Uber Reoprted Loss: $1.5 Billion Loss in First Quarter

Uber Reoprted Loss: $1.5 Billion Loss in First Quarter

Uber Reported Loss

$1.5 Billion Loss in First Quarter

On the 30th May, Uber announced their first quarter financial results for 2019. The world’s largest ride-hailing and food-delivery company reported a $1.5 billion loss from operations, this was a 116% increase from the previous corresponding period, which also reported around $700 million loss. During the period Uber initially went public, the company expected its first-quarter losses to fall between $1.4 billion to $1.6 billion.

First quarter results for 2019

Some of the financial and operational highlights are inclusive of a 34% increase in gross bookings, an indicator of the customer’s total expense with Uber, and a 33% jump in Monthly Active Platform Consumers (MAPCs). The company lost around $1.5 billion from its operations even though its revenue was $4.5 billion. Adjusted EBITDA reported a loss of $1.3 billion. Compared to the previous quarter’s adjusted EBITDA of a loss of $400 million, this is a 210% increase in losses for the first quarter of 2019. Investors were not pleased with Uber’s performance as the loss per share totalled US$2.23.

Uber’s costs and expenses were largely attributed by costs of revenue, sales and marketing. Both categories contributed to more than 65% of the total costs and expenses. Combining other costs, Uber’s Q1 total costs and expenses wiped out its entire revenue and reported a $1.5 billion loss. The total costs increased by almost 35% since the previous corresponding period, ascribed by a 54% increase in sales and marketing.

The increased costs and expenses had already resulted in a negative cash flow of $1.5 billion before any operating activities for Uber. The company reported that costs in operating activities were more than $1 billion for the first quarter. This was a significant increase in losses from the previous period, which was around $430 million. Cash flows from investing activities appeared to be healthier. Net cash provided by investing activities reported a positive figure of $295 million, against the previous negative figure of $543 million. Finally, cash flows from financing activities amounted to a $67 million loss, a huge decrease compared to last period’s figure, $1.6 billion.

Of the $4.5 billion in revenue, more than 75% of the revenue derived from ridesharing revenue. Around 17% of the total revenue came from Uber Eats, which was increased by 89% compared to the previous period. In terms of region, revenue from United States and Canada contributed almost 60% of the total core platform revenue. Followed by Europe, Middle East and Africa, which comprised more than 15% of the total revenue. However, revenue in Latin America experienced a 13% drop. The adjusted net revenue came to be around $4 billion, a 14% increase since the last period.

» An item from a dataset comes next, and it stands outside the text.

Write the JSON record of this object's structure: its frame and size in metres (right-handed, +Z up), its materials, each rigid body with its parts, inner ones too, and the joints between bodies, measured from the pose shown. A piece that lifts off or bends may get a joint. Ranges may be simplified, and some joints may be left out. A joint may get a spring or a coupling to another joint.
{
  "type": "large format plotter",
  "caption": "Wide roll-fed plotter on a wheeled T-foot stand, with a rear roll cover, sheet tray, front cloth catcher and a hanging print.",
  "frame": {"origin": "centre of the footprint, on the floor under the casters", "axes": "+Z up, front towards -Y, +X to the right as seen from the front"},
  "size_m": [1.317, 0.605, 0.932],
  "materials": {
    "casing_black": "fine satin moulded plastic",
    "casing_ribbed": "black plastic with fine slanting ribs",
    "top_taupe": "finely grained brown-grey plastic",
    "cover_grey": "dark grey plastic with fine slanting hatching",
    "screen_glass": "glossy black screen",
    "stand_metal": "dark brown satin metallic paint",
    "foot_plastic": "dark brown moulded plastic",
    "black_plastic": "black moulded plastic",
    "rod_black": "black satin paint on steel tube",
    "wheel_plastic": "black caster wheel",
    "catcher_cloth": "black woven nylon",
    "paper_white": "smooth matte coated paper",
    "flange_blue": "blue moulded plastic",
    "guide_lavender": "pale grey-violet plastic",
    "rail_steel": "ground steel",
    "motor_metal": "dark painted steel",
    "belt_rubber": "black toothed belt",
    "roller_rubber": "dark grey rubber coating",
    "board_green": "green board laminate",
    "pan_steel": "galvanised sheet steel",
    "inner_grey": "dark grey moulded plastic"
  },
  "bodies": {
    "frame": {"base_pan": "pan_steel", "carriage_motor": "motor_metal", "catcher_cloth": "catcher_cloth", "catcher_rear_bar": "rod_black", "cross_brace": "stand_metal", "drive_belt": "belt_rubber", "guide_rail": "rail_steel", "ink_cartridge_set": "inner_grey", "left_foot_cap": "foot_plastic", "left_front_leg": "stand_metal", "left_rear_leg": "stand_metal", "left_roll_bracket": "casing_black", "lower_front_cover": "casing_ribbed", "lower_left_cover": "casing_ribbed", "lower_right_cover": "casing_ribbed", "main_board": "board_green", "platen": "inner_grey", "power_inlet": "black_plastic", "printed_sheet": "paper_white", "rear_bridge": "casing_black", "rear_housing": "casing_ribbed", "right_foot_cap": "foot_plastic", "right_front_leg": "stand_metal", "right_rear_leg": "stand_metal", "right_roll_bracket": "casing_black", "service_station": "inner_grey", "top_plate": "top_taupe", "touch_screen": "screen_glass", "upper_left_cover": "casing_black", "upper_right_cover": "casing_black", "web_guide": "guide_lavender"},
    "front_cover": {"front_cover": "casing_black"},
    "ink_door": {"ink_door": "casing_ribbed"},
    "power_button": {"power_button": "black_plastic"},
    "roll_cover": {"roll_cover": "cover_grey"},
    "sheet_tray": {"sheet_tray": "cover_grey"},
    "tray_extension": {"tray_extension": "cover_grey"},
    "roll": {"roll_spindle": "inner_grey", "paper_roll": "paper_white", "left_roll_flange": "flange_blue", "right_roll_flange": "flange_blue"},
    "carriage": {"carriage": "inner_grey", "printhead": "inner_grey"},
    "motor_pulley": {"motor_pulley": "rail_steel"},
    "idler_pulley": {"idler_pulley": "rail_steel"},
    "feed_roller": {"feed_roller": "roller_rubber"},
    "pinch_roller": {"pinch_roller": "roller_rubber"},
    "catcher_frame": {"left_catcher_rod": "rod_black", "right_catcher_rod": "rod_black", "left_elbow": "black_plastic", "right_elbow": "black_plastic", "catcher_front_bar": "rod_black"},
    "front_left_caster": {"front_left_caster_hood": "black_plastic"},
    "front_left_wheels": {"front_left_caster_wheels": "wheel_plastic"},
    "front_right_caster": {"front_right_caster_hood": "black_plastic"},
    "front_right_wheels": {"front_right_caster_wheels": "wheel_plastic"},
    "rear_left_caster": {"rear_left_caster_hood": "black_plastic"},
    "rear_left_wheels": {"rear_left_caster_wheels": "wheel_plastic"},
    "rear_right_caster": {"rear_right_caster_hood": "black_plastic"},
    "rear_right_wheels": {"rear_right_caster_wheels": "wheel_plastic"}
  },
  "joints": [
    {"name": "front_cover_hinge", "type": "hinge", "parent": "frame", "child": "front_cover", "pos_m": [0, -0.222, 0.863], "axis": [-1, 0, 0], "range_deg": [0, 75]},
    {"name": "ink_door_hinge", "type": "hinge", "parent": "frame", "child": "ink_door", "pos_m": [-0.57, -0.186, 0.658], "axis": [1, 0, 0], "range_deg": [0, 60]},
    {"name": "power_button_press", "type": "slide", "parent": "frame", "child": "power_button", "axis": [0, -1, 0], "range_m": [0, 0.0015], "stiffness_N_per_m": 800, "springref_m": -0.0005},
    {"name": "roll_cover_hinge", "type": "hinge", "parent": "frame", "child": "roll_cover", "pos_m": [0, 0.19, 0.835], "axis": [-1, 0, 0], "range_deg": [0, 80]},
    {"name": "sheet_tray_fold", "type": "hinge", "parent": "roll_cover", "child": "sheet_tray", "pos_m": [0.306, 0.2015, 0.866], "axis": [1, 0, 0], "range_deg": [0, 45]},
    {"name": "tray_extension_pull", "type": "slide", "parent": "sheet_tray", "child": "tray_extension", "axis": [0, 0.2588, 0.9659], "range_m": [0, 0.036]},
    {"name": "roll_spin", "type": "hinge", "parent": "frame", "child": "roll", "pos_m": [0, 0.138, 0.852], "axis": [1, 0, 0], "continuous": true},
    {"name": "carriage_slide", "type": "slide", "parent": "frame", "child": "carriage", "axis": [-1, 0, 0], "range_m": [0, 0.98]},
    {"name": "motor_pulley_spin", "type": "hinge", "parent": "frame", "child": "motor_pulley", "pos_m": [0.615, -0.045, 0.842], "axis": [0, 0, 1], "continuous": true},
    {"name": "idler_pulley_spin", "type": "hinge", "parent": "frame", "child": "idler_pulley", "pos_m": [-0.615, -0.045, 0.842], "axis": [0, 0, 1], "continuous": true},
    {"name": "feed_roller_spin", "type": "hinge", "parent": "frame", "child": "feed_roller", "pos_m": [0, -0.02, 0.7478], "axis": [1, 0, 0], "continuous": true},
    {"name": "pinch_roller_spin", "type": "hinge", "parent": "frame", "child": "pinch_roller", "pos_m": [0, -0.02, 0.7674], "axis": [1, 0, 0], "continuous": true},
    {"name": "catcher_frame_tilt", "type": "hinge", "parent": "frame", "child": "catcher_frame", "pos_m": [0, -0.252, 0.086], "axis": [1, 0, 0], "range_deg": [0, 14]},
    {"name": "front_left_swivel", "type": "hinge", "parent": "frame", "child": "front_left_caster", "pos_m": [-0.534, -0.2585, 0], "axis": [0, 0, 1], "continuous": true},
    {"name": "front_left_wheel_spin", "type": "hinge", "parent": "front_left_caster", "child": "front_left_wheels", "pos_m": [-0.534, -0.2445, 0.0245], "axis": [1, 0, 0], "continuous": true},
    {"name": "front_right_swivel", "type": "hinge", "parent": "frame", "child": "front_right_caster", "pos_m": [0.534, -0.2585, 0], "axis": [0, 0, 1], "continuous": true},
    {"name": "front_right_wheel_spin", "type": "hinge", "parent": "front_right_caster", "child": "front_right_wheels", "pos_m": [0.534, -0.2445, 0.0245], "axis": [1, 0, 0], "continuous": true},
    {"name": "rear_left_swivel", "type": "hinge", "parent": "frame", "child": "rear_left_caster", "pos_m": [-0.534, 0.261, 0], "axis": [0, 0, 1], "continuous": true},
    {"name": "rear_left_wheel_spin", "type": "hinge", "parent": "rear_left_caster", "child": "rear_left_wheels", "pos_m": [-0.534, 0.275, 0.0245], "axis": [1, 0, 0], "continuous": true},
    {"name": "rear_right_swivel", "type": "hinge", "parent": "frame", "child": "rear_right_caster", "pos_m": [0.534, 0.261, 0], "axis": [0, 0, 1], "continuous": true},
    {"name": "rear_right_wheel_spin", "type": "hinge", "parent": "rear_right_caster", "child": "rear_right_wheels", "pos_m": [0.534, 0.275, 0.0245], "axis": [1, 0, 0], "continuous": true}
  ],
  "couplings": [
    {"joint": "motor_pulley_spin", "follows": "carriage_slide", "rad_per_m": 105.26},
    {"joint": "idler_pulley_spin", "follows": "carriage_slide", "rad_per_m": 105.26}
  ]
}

Gross bookings for ridesharing totalled $16.6 billion and $4.5 billion for Uber Eats. Both figures had increased since the previous corresponding period by 22% and 108% respectively. This indicates Uber’s growing business in Uber Eats worldwide.

Uber’s IPO

Uber was floated on the New York Stock Exchange on 10 May, offering 180 million shares priced at US$45 each, raising US$8.1 billion in the process. Ahead of its initial public offering (IPO), Uber expected to lose between $1.4 billion to $1.6 billion and its gross bookings to be in the range of US$14.44 billion and US$14.66 billion.

During its IPO, Uber’s share began trading at US$42, closing below US$42 at the end of the first day with a market capitalisation of US$69.7 billion. Since Uber’s debut, its share price has yet to touch its offering price of $45. Amid global uncertainties, Uber’s stock fluctuated, trading as low as US$37 and as high as US$43. The latest trading session indicated that the company’s share price is almost US$40.

Competitive environment

Uber appeared to mirror its formidable competitor, Lyft, in terms of share performance. Both companies were heavily scrutinized after posting significant losses. Lyft’s IPO was not far in the past compared to Uber. Floated in March, the stock experienced a steep decline ever since, dropping more than 25% as of now. Since Uber’s IPO, however, Lyft’s share price had increased by more than 7%, against a drop by more than 4% for Uber.

Aggressive competition between the two transportation giants had already reflected in their financial performance. Both companies are losing a lot of money attempting to fight over market share. While Uber lost $1.3 billion in its adjusted EBITDA, Lyft reported $313 million loss in its adjusted EBITDA. Uber’s Chief Financial Officer Nelson Chai said the company’s investments “remain focused on global platform expansion and long-term product and technology differentiation,” but “will not hesitate to invest to defend our market position globally.”

Uber’s Uber Eats is growing rapidly in the world. Uber’s partnership with franchises such as McDonald’s is becoming increasingly profitable, helping the fast-food giant reaping in about 2% to 3% of the revenue. However, while Uber Eats appears to have a significant opportunity, many analysts believe that Uber’s business model is unsustainable. This month had been tough for Uber, underperforming in the market. Amid fierce competition and global turmoil, Uber needs to find a way to regain investors’ confidence fast.